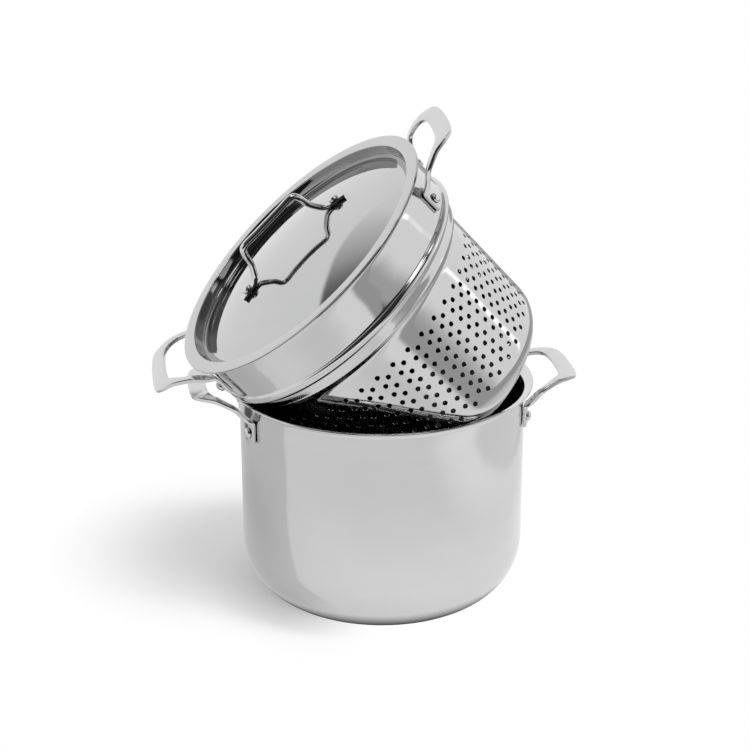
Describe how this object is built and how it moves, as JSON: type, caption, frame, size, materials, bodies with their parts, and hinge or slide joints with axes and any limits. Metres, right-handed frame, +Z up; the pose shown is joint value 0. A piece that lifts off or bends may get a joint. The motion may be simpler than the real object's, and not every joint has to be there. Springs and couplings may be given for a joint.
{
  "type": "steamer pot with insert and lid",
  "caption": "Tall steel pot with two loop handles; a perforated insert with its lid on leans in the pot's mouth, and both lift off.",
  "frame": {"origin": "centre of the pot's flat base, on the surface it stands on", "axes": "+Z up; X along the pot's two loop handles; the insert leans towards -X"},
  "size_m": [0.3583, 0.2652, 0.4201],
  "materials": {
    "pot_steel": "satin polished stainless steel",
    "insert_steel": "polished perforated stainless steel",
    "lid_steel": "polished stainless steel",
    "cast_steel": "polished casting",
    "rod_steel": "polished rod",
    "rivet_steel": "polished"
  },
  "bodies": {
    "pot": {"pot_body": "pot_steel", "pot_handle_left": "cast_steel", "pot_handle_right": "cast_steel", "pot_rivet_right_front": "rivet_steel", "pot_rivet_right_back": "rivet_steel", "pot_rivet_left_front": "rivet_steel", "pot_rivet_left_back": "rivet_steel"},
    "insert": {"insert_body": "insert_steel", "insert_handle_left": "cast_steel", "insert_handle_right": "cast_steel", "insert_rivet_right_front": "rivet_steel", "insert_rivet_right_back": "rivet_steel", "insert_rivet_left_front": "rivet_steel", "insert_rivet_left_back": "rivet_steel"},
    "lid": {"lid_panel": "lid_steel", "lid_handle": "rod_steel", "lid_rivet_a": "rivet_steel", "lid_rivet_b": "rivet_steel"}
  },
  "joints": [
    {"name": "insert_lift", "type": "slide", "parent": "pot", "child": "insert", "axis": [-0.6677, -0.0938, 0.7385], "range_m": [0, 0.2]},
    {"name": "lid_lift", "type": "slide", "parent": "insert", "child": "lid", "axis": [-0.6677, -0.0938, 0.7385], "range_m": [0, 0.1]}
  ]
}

^^^^^^^^^^^^^^^^

Make a copy of each line that contains the string "with".

- Final result
Describe how this object is built and how it moves, as JSON: type, caption, frame, size, materials, bodies with their parts, and hinge or slide joints with axes and any limits. Metres, right-handed frame, +Z up; the pose shown is joint value 0. A piece that lifts off or bends may get a joint. The motion may be simpler than the real object's, and not every joint has to be there. Springs and couplings may be given for a joint.
  "type": "steamer pot with insert and lid",
  "caption": "Tall steel pot with two loop handles; a perforated insert with its lid on leans in the pot's mouth, and both lift off.",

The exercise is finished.